→ **GIVEN PROBLEM**
Repeat everything from the line holding "bpy.context.scene.collection.objects.link(empty)" to the line holding "point = shown.matrix_world", inclusive, exactly. Leave out the rest.

→ **DATA TO PROCESS**
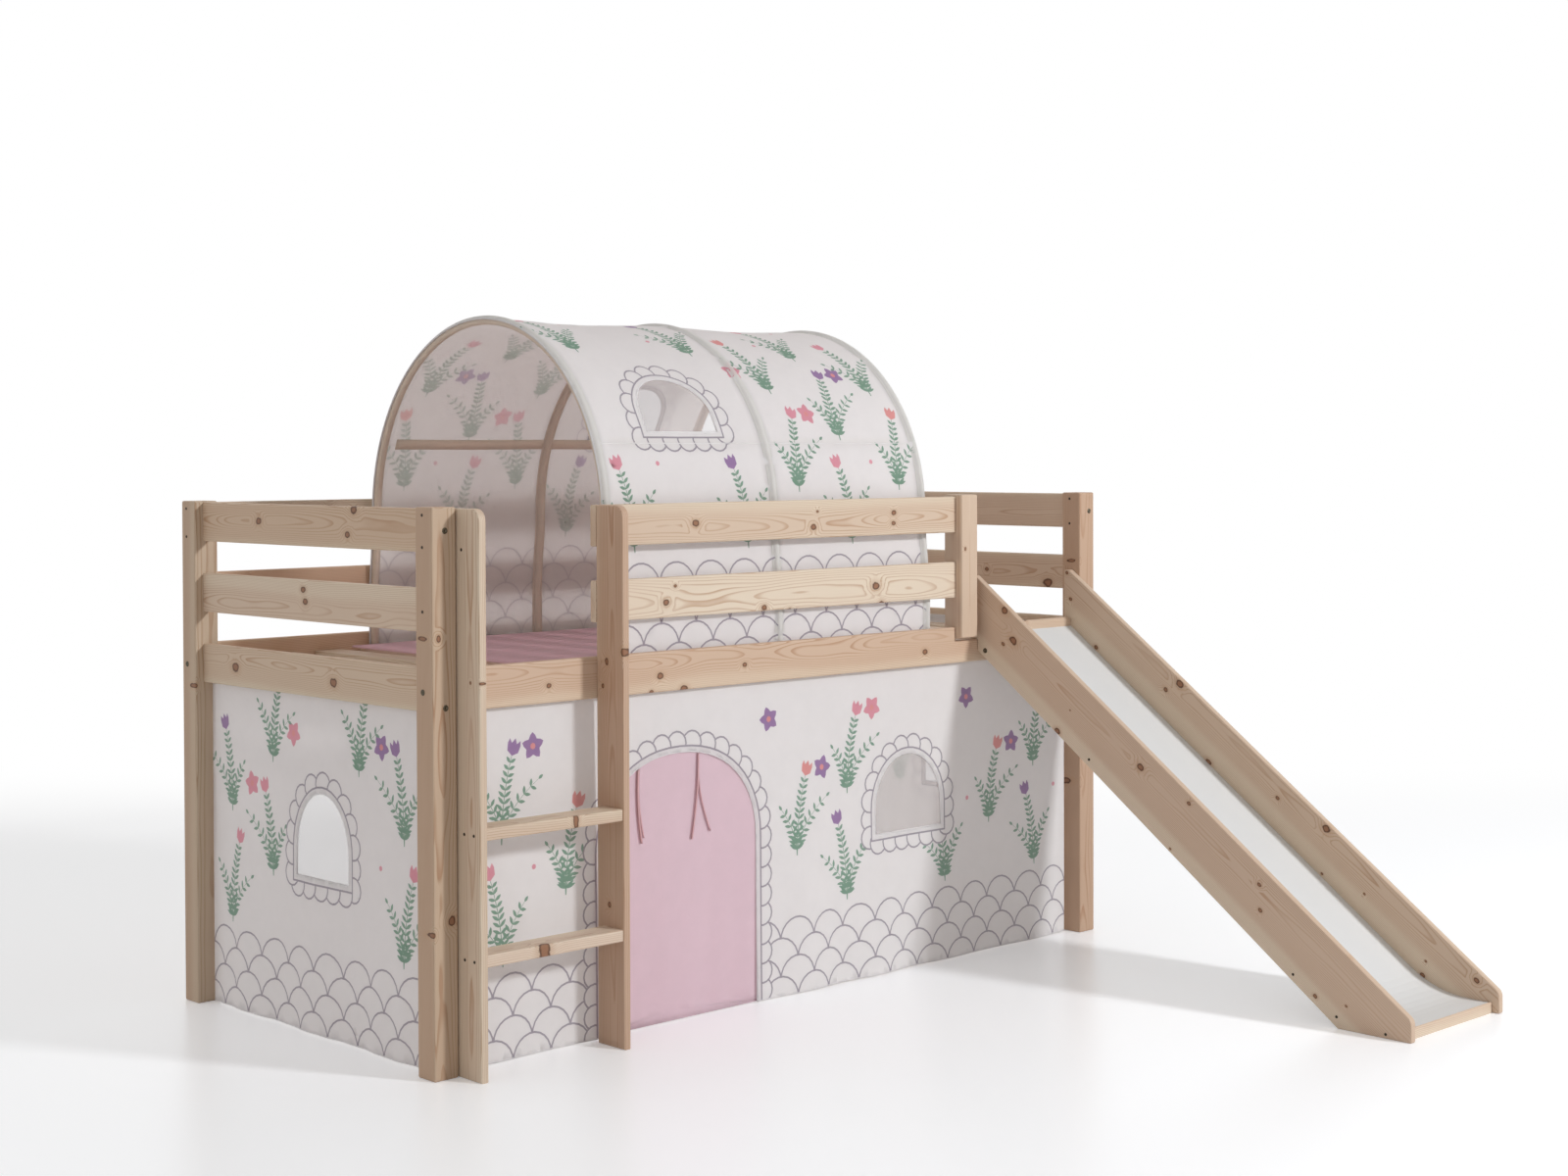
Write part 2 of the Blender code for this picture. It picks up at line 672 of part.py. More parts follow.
def arch_point(station, depth):
    """Place across and up of a station, at a depth under the cover's outer face.

    The legs spread under the arch, and their lowest stretch is upright.
    """
    across, up, down = station
    spread = min(1, down * LEG_STEPS / (LEG_STEPS - 1))
    y = across * (TUNNEL_HALF - depth + TUNNEL_FLARE * spread ** 2 * (3 - 2 * spread))
    z = TUNNEL_LEG * (1 - down) + up * (TUNNEL_ARCH_RISE - depth)
    return y, z


def add_hoops(tunnel, rod):
    """Bent rods that carry the cover, with their feet on the slats."""
    points = [(0, *arch_point(station, HOOP_DEPTH)) for station in arch_stations()]
    for index in range(HOOP_COUNT):
        name = f"tunnel_hoop_{index + 1}"
        curve = tube(name, points, HOOP_DIAMETER)
        hoop = bpy.data.objects.new(name, curve)
        bpy.context.collection.objects.link(hoop)
        curve.materials.append(rod)
        hoop.parent = tunnel
        hoop.location = (index * HOOP_PITCH, 0, 0)


def add_cover(tunnel, fabric):
    """Cloth cover over the hoops, sagging a little between them.

    Turned end for end it looks the same: the front window is in the left bay, the back one in the
    right bay.
    """
    stations = arch_stations()
    bays = HOOP_COUNT - 1
    places = [(index / BAY_COLUMNS * HOOP_PITCH, math.sin(math.pi * index / BAY_COLUMNS) ** 2)
              for index in range(bays * BAY_COLUMNS + 1)]
    places = [(-COVER_OVERHANG, 0)] + places + [(bays * HOOP_PITCH + COVER_OVERHANG, 0)]

    def surface(depth):
        def point(column, row):
            x, sag_share = places[column]
            sag = COVER_SAG * sag_share * max(0, stations[row][1])
            return (x, *arch_point(stations[row], depth + sag))
        return point

    mesh = cloth("tunnel_cover", surface(0), surface(COVER_THICKNESS), len(places) - 1, len(stations) - 1)
    cover = add_piece("tunnel_cover", mesh, fabric, tunnel, (0, 0, 0))
    outline = arched_opening(
        TUNNEL_WINDOW_WIDTH, TUNNEL_WINDOW_SPRING, TUNNEL_WINDOW_RISE, WINDOW_FULLNESS
    )
    reach = TUNNEL_HALF + OVERRUN
    sill = TUNNEL_LEG + TUNNEL_WINDOW_SILL
    from_end = TUNNEL_WINDOW_BAY_SHARE * HOOP_PITCH
    for side, x, y in (("front", from_end, -reach), ("back", bays * HOOP_PITCH - from_end, 0)):
        name = f"tunnel_window_{side}"
        cutter_mesh = prism(name, outline, "Y", reach)
        cut(cover, add_piece(name, cutter_mesh, fabric, tunnel, (x, y, sill)))


# Curtains

def hanging_fold(share, height, flat_height, folds):
    """Outward offset of a hanging curtain: flat along its top, folded more towards its hem."""
    fall = max(0, 1 - height / flat_height)
    return CURTAIN_FOLD_DEPTH * fall * (1 - math.cos(2 * math.pi * folds * share)) / 2


def add_curtain(name, axis, length, top, outward, folds, parent, fabric, place):
    """Curtain along an axis, whose outward side is at -1 or 1 of the other level axis."""
    columns = folds * 6
    height = top - CURTAIN_FLOOR_GAP
    flat_height = RAIL_HEIGHT - CURTAIN_FLAT_BELOW_RAIL - CURTAIN_FLOOR_GAP
    rows = 7

    def surface(offset):
        def point(column, row):
            share = column / columns
            z = flat_height * row / (rows - 1) if row < rows else height
            fold = hanging_fold(share, z, flat_height, folds)
            across = offset * CURTAIN_THICKNESS + outward * fold
            flat = (share * length, across) if axis == "X" else (across, share * length)
            return (*flat, z)
        return point

    mesh = cloth(name, surface(0), surface(1), columns, rows)
    return add_piece(name, mesh, fabric, parent, place)


def cut_opening(curtain, name, outline, axis, parent, fabric, place):
    """Cut an arched opening straight through a curtain that hangs across an axis."""
    reach = 2 * (CURTAIN_FOLD_DEPTH + OVERRUN)
    cutter_mesh = prism(name, outline, axis, reach)
    corner = Vector(place)
    corner["XYZ".index(axis)] -= reach / 2
    cut(curtain, add_piece(name, cutter_mesh, fabric, parent, corner))


def add_front_curtain(curtains, fabric):
    """Curtain under the front rail, with a door and a window."""
    left = POST_SIDE + FRONT_CURTAIN_LEFT_GAP
    length = BED_LENGTH - POST_SIDE - FRONT_CURTAIN_RIGHT_GAP - left
    y = RAIL_INNER + SEAT
    curtain = add_curtain(
        "curtain_front", "X", length, BEARER_BASE - SEAT, -1, FRONT_CURTAIN_FOLDS,
        curtains, fabric, (left, y, CURTAIN_FLOOR_GAP),
    )
    door = arched_opening(DOOR_WIDTH, DOOR_SPRING + OVERRUN, DOOR_RISE, DOOR_FULLNESS)
    cut_opening(curtain, "door_opening", door, "Y", curtains, fabric, (DOOR_CENTRE, y, -OVERRUN))
    window = arched_opening(FRONT_WINDOW_WIDTH, WINDOW_SPRING, WINDOW_RISE, WINDOW_FULLNESS)
    place = (FRONT_WINDOW_CENTRE, y, WINDOW_SILL)
    cut_opening(curtain, "front_window", window, "Y", curtains, fabric, place)


def add_end_curtains(curtains, fabric):
    """Curtain under each end, with a window."""
    left_x = END_BOARD_INSET + BOARD_THICKNESS + SEAT
    right_x = BED_LENGTH - left_x - CURTAIN_THICKNESS
    start = POST_SIDE + END_CURTAIN_GAP
    length = BED_DEPTH - start - start
    window = arched_opening(END_WINDOW_WIDTH, WINDOW_SPRING, WINDOW_RISE, WINDOW_FULLNESS)
    for side, x, outward in (("left", left_x, -1), ("right", right_x, 1)):
        name = f"curtain_{side}"
        curtain = add_curtain(
            name, "Y", length, RAIL_HEIGHT + END_CURTAIN_LAP, outward, END_CURTAIN_FOLDS,
            curtains, fabric, (x, start, CURTAIN_FLOOR_GAP),
        )
        place = (x, END_WINDOW_CENTRE, WINDOW_SILL)
        cut_opening(curtain, f"{side}_window", window, "X", curtains, fabric, place)


def add_door_flap(curtains, fabric):
    """Cloth flap behind the door opening, hung from its top edge, which is its hinge."""
    half = DOOR_WIDTH / 2 + FLAP_OVERLAP
    top = DOOR_SPRING + DOOR_RISE + FLAP_HEADING
    spring = DOOR_SPRING
    drop = top - CURTAIN_FLOOR_GAP
    columns = FLAP_FOLDS * 8

    def surface(offset):
        def point(column, row):
            share = 2 * column / columns - 1
            edge = spring + (top - spring) * (1 - abs(share) ** DOOR_FULLNESS) ** (1 / DOOR_FULLNESS)
            z = (edge - CURTAIN_FLOOR_GAP) * row / FLAP_ROWS - drop
            wave = (1 - math.cos(math.pi * FLAP_FOLDS * share)) / 2
            fold = FLAP_FOLD_DEPTH * wave * (-z / drop) ** 2
            return share * half, offset * FLAP_THICKNESS + fold, z
        return point

    mesh = cloth("door_flap", surface(-1 / 2), surface(1 / 2), columns, FLAP_ROWS)
    place = (DOOR_CENTRE, CURTAIN_BACK + SEAT + FLAP_THICKNESS / 2, top)
    add_piece("door_flap", mesh, fabric, curtains, place)


# The whole part

def main():
    clear_scene()
    pine = principled("pine", (0.62, 0.42, 0.26), 0.55)
    panel_white = principled("panel_white", (0.86, 0.87, 0.88), 0.25)
    print_cloth = principled("print_cloth", (0.84, 0.78, 0.79), 0.9)
    pink_cloth = principled("pink_cloth", (0.62, 0.40, 0.48), 0.9)
    rod_white = principled("rod_white", (0.80, 0.78, 0.76), 0.5)

    bed = group("bed", (-BED_LENGTH / 2, BED_FRONT, 0))
    add_posts(bed, pine)
    add_end_boards(bed, pine)
    add_back_boards(bed, pine)
    add_front_rail(bed, pine)
    add_front_guard(bed, pine)
    add_slats(bed, pine)
    add_mat(bed, pink_cloth)

    add_ladder(group("ladder", (LADDER_LEFT, 0, 0), bed), pine)

    slide = group("slide", (SLIDE_LEFT, 0, 0), bed)
    add_slide_boards(slide, pine)
    add_slide_panel(slide, panel_white)
    add_slide_bars(slide, pine)
    add_slide_battens(slide, pine)

    tunnel = group("tunnel", (TUNNEL_START, TUNNEL_MIDDLE, SLAT_TOP + SEAT), bed)
    add_hoops(tunnel, rod_white)
    add_cover(tunnel, print_cloth)

    curtains = group("curtains", (0, 0, 0), bed)
    add_front_curtain(curtains, print_cloth)
    add_end_curtains(curtains, print_cloth)
    add_door_flap(curtains, pink_cloth)


main()
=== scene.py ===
# %% [markdown]
# # A loft bed with a slide, a play tunnel and curtains
#
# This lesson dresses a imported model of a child's loft bed. The wooden pieces keep the solids of the
# frame and get grain and knots. The cloth pieces are made new: each one is cut flat, with its
# printed pattern cut into the sheet, and is then hung or bent into place, as it would be in a
# workshop.

import math
import random

import bpy
import numpy as np
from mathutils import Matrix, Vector, noise
from mathutils.geometry import delaunay_2d_cdt


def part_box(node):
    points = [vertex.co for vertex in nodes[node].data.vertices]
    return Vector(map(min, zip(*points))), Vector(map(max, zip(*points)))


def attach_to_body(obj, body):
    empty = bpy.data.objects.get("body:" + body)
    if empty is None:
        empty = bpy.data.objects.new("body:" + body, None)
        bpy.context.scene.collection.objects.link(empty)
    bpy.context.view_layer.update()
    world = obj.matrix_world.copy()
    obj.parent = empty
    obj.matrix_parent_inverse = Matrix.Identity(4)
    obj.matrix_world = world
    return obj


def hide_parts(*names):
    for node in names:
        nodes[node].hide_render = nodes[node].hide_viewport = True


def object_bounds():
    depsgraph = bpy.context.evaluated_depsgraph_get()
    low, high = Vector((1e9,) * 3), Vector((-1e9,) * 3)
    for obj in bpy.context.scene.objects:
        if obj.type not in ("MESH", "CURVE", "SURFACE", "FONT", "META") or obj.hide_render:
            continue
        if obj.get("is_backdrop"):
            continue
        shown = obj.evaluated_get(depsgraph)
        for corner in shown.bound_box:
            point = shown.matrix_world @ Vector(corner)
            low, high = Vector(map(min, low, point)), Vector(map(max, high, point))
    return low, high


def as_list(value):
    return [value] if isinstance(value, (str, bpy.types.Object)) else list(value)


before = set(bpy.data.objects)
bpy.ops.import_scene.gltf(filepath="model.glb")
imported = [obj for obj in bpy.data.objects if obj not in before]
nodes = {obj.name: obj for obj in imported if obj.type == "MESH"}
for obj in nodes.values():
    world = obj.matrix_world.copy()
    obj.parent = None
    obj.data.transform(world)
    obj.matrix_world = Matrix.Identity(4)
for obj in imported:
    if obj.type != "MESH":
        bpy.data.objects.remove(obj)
frame_box = [list(corner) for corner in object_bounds()]
print("nodes in the frame:", len(nodes), "box:", frame_box)

# %% [markdown]
# ## The camera
#
# A camera could be aimed by eye, but edges that should meet then miss each other by a few pixels.
# Here its place, turn and lens come from fitting the known corners of the bed to the picture, and a
# small vertical shift keeps the posts upright while the bed sits low in the frame.

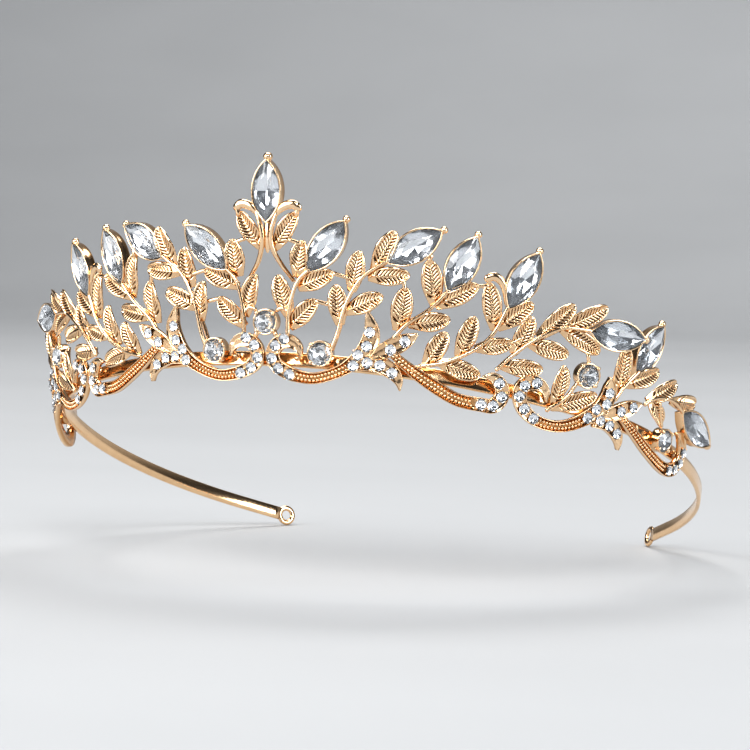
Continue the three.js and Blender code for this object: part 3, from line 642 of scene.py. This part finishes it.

→ **COMPLETE OUTPUT**
        bpy.context.scene.collection.objects.link(empty)
    bpy.context.view_layer.update()
    world = obj.matrix_world.copy()
    obj.parent = empty
    obj.matrix_parent_inverse = Matrix.Identity(4)
    obj.matrix_world = world
    return obj


def hide_parts(*names):
    for node in names:
        nodes[node].hide_render = nodes[node].hide_viewport = True


def object_bounds():
    depsgraph = bpy.context.evaluated_depsgraph_get()
    low, high = Vector((1e9,) * 3), Vector((-1e9,) * 3)
    for obj in bpy.context.scene.objects:
        if obj.type not in ("MESH", "CURVE", "SURFACE", "FONT", "META") or obj.hide_render:
            continue
        if obj.get("is_backdrop"):
            continue
        shown = obj.evaluated_get(depsgraph)
        for corner in shown.bound_box:
            point = shown.matrix_world @ Vector(corner)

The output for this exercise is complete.